Stress und Trauma in der Kindheit lassen Gehirn schneller altern

Der Verlust eines Elternteils kann als traumatisches Erlebnis zu Auswirkungen auf das Gehirn führen.
Zusammenfassung
- Stress und Trauma in der Kindheit beschleunigen die Hirnalterung und fördern neurodegenerative Prozesse.
- Studie zeigt, dass Frauen mit traumatischen Kindheitserlebnissen ein geringeres Hirnvolumen und mehr kognitive Probleme aufweisen.
- Resilienz nach frühen Belastungen könnte schützen und sollte in zukünftigen Studien gezielt untersucht werden.

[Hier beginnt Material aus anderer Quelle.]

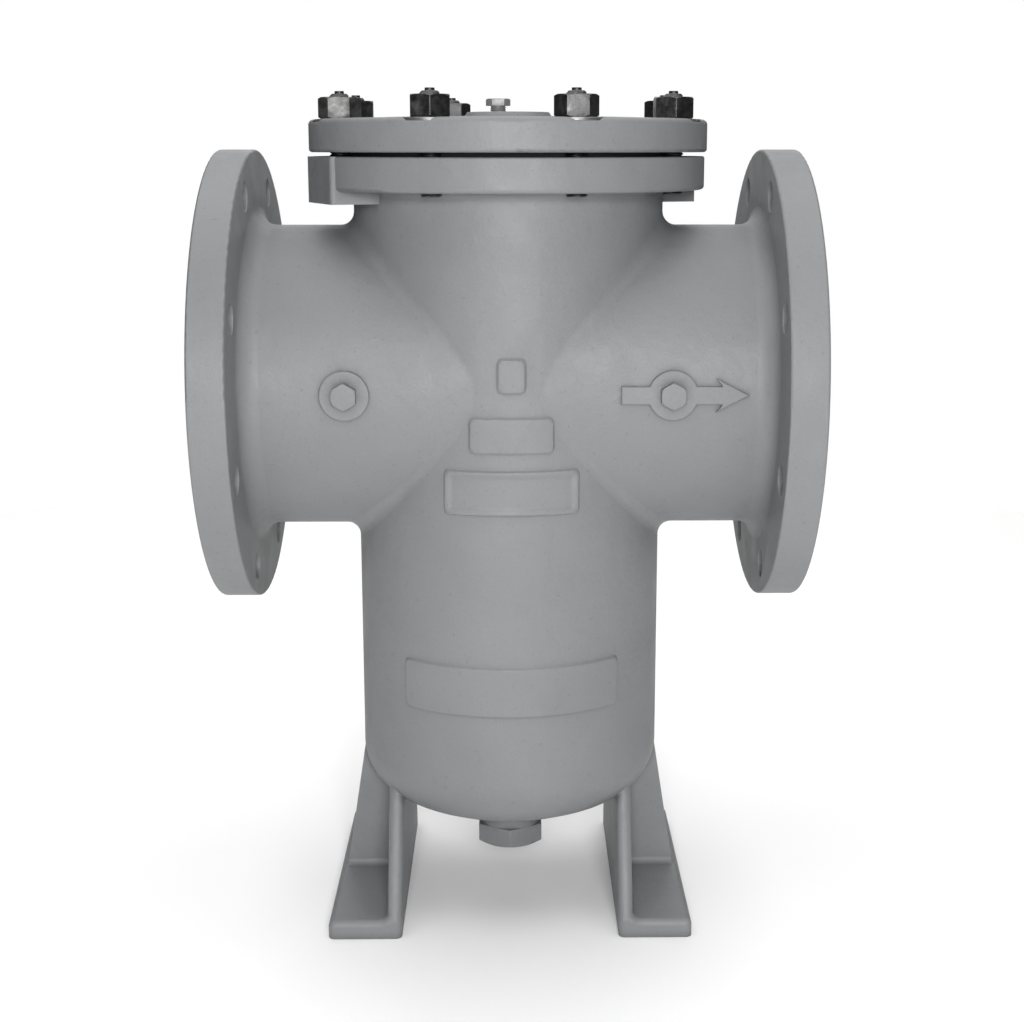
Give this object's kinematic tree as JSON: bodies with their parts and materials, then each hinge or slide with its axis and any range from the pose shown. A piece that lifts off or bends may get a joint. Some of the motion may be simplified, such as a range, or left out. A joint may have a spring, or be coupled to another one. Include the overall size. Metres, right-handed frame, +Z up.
{
  "type": "basket strainer",
  "caption": "Flanged in-line basket strainer: cast body on two saddle legs, bolted cover, lift-out perforated basket with bail handle, and vent, gauge and drain plugs.",
  "frame": {"origin": "on the floor, under the middle of the body", "axes": "+Z up, +X along the pipe run towards the outlet, -Y the front with the flow arrow and the gauge ports"},
  "size_m": [0.44, 0.3428, 0.633],
  "materials": {
    "casting_paint": "satin grey enamel over a sand-cast surface",
    "plug_paint": "satin grey enamel over forged steel",
    "dark_steel": "black oxide with bright worn edges",
    "zinc_plate": "bright zinc plating",
    "gasket_fibre": "dark compressed fibre sheet",
    "stainless_sheet": "mill-finish stainless sheet",
    "stainless_mesh": "woven stainless wire",
    "stainless_bar": "drawn stainless bar"
  },
  "bodies": {
    "strainer_body": {"body": "casting_paint", "cover_gasket": "gasket_fibre", "cover_stud_1": "dark_steel", "cover_stud_2": "dark_steel", "cover_stud_3": "dark_steel", "cover_stud_4": "dark_steel", "cover_stud_5": "dark_steel", "cover_stud_6": "dark_steel", "cover_stud_7": "dark_steel", "cover_stud_8": "dark_steel"},
    "cover": {"cover": "casting_paint", "cover_washer_1": "zinc_plate", "cover_washer_2": "zinc_plate", "cover_washer_3": "zinc_plate", "cover_washer_4": "zinc_plate", "cover_washer_5": "zinc_plate", "cover_washer_6": "zinc_plate", "cover_washer_7": "zinc_plate", "cover_washer_8": "zinc_plate"},
    "basket": {"basket_rim": "stainless_sheet", "basket_shell": "stainless_sheet", "basket_mesh": "stainless_mesh", "basket_bottom_plate": "stainless_sheet", "basket_bottom_mesh": "stainless_mesh", "basket_bottom_band": "stainless_sheet", "basket_seam_strip": "stainless_sheet", "front_handle_ear": "stainless_bar", "rear_handle_ear": "stainless_bar"},
    "basket_handle": {"basket_handle": "stainless_bar"},
    "vent_plug": {"vent_plug": "plug_paint"},
    "drain_plug": {"drain_plug": "plug_paint"},
    "inlet_gauge_plug": {"inlet_gauge_plug": "plug_paint"},
    "outlet_gauge_plug": {"outlet_gauge_plug": "plug_paint"},
    "cover_nut_1": {"cover_nut_1": "dark_steel"},
    "cover_nut_2": {"cover_nut_2": "dark_steel"},
    "cover_nut_3": {"cover_nut_3": "dark_steel"},
    "cover_nut_4": {"cover_nut_4": "dark_steel"},
    "cover_nut_5": {"cover_nut_5": "dark_steel"},
    "cover_nut_6": {"cover_nut_6": "dark_steel"},
    "cover_nut_7": {"cover_nut_7": "dark_steel"},
    "cover_nut_8": {"cover_nut_8": "dark_steel"}
  },
  "joints": [
    {"name": "cover_lift", "type": "slide", "parent": "strainer_body", "child": "cover", "axis": [0, 0, 1], "range_m": [0, 0.94]},
    {"name": "basket_lift", "type": "slide", "parent": "strainer_body", "child": "basket", "axis": [0, 0, 1], "range_m": [0, 0.47]},
    {"name": "handle_swing", "type": "hinge", "parent": "basket", "child": "basket_handle", "pos_m": [0, 0, 0.454], "axis": [0, 1, 0], "range_deg": [0, 180]},
    {"name": "vent_plug_unscrew", "type": "slide", "parent": "cover", "child": "vent_plug", "axis": [0, 0, 1], "range_m": [0, 0.036]},
    {"name": "drain_plug_unscrew", "type": "slide", "parent": "strainer_body", "child": "drain_plug", "axis": [0, 0, -1], "range_m": [0, 0.034]},
    {"name": "inlet_gauge_plug_unscrew", "type": "slide", "parent": "strainer_body", "child": "inlet_gauge_plug", "axis": [0, -1, 0], "range_m": [0, 0.022]},
    {"name": "outlet_gauge_plug_unscrew", "type": "slide", "parent": "strainer_body", "child": "outlet_gauge_plug", "axis": [0, -1, 0], "range_m": [0, 0.022]},
    {"name": "cover_nut_1_unscrew", "type": "slide", "parent": "cover", "child": "cover_nut_1", "axis": [0, 0, 1], "range_m": [0, 0.035]},
    {"name": "cover_nut_2_unscrew", "type": "slide", "parent": "cover", "child": "cover_nut_2", "axis": [0, 0, 1], "range_m": [0, 0.035]},
    {"name": "cover_nut_3_unscrew", "type": "slide", "parent": "cover", "child": "cover_nut_3", "axis": [0, 0, 1], "range_m": [0, 0.035]},
    {"name": "cover_nut_4_unscrew", "type": "slide", "parent": "cover", "child": "cover_nut_4", "axis": [0, 0, 1], "range_m": [0, 0.035]},
    {"name": "cover_nut_5_unscrew", "type": "slide", "parent": "cover", "child": "cover_nut_5", "axis": [0, 0, 1], "range_m": [0, 0.035]},
    {"name": "cover_nut_6_unscrew", "type": "slide", "parent": "cover", "child": "cover_nut_6", "axis": [0, 0, 1], "range_m": [0, 0.035]},
    {"name": "cover_nut_7_unscrew", "type": "slide", "parent": "cover", "child": "cover_nut_7", "axis": [0, 0, 1], "range_m": [0, 0.035]},
    {"name": "cover_nut_8_unscrew", "type": "slide", "parent": "cover", "child": "cover_nut_8", "axis": [0, 0, 1], "range_m": [0, 0.035]}
  ],
  "couplings": [
    {"joint": "basket_lift", "follows": "cover_lift", "ratio": 0.5}
  ]
}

Dass traumatische Erfahrungen in der Kindheit Spuren hinterlassen, ist gut untersucht. Misshandlung, Vernachlässigung, häusliche Gewalt, Substanzmissbrauch, Kriminalität in der Familie oder der Verlust eines Elternteils erhöhen das Risiko für verschiedene Erkrankungen, darunter Depression, Angststörungen, Herzkreislauf- oder Stoffwechselerkrankungen. Deutsche Forschende der Berliner Charité konnten nun zeigen, dass Stress und Traumata im Kindesalter sich auch langfristig auf die Gehirnalterung auswirken und neurodegenerative Prozesse fördern, das heißt Nervenzellen schädigen.

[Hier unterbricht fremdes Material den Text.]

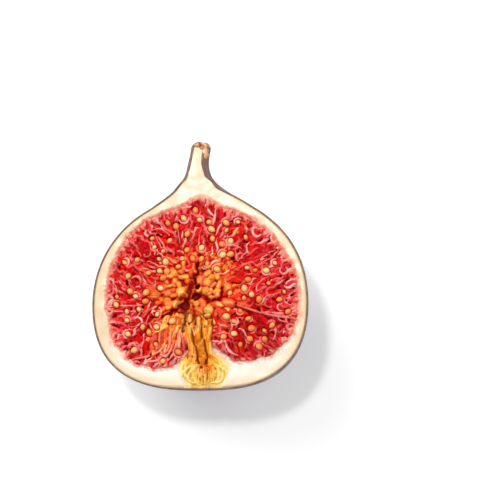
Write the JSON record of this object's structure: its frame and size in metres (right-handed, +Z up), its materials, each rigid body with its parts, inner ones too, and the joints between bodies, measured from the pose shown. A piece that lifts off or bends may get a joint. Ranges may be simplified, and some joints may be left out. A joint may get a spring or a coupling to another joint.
{
  "type": "halved fresh fig",
  "caption": "Half of a ripe fresh fig with its stalk, cut from stalk to eye and lying on its round back: dark skin and pale rind round red flowers, golden seeds and eye scales.",
  "frame": {"origin": "on the surface that the half rests on, under the middle of its bounding box", "axes": "+Y from the eye end to the stalk, +X across the cut face, +Z up out of the cut face"},
  "size_m": [0.0564, 0.0648, 0.0285],
  "materials": {
    "skin": "satin",
    "flesh": "satin",
    "stalk_tip": "matte",
    "pulp": "gloss",
    "seeds": "gloss",
    "scales": "satin"
  },
  "bodies": {
    "root": {"rind": "skin", "pulp": "pulp", "eye_scales": "scales"}
  },
  "joints": []
}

An der Studie nahmen 179 Frauen zwischen 30 und 60 Jahren teil. Da Frauen ein erhöhtes Risiko für neurodegenerative Erkrankungen haben, legten die Wissenschaftler den Fokus auf diese Hochrisikogruppe. Anhand von Interviews wurde das Ausmaß stressreicher und hochbelastender Erfahrungen in der Kindheit – noch vor Einsetzen der Pubertät – erfasst. Zudem wurden Blutproben der Teilnehmerinnen auf Biomarker untersucht, die spezifische Entzündungsprozesse und das Absterben von Nervenzellen anzeigen. Mittels Magnetresonanztomographie erstellten die Forschenden Hirn-Scans, um die Größe des Gehirns sowie die der mit Hirnwasser gefüllten Hohlräume zu erfassen. Auch die kognitive Leistung der Teilnehmerinnen wurde via Computeraufgaben fest gestellt. Darunter auch drei Tests, die frühe Anzeichen für Demenz entdecken.
Geringeres Hirnvolumen und kognitive Probleme bei Frauen mit traumatischen Kindheitserlebnissen
Das Ergebnis: Frauen, die in ihrer Kindheit in hohem Maße Stress oder Trauma erlebten, wiesen im Blut vermehrt Biomarker für Entzündungen und Neurodegeneration auf, hatten ein geringeres Hirnvolumen und mehr kognitive Probleme. „Die Ergebnisse unserer Studie zeigen einen sehr deutlichen Zusammenhang zwischen frühen psychosozialen oder sozio-emotionalen Stresserfahrungen und verstärkter Hirnalterung bei Frauen. Frühe belastende Lebenserfahrungen scheinen also tatsächlich das Risiko für die Entwicklung neurodegenerativer Erkrankungen zu erhöhen“, schließt Christine Heim, Direktorin des Instituts für Medizinische Psychologie der Charité. Und weiter: „In weiterführenden Untersuchungen müssen nun die dahinterstehenden Mechanismen aufgeklärt werden, damit künftig die Pfade der Krankheitsentstehung mit geeigneten Therapien frühzeitig und gezielt unterbrochen werden können.“
Aber nicht jede oder jeder Betroffene wird nach kindlichem Trauma eine Demenz entwickeln. Viele Menschen besitzen ein hohes Maß an Resilienz, also Widerstandskraft, mit der sie schwere Lebenskrisen überstehen, ohne größeren Schaden zu nehmen. Wie Resilienz nach frühen belastenden Erfahrungen in der Kindheit gezielt gefördert werden kann, ist eine wichtige Frage für weiterführende Studien, so die Forschenden.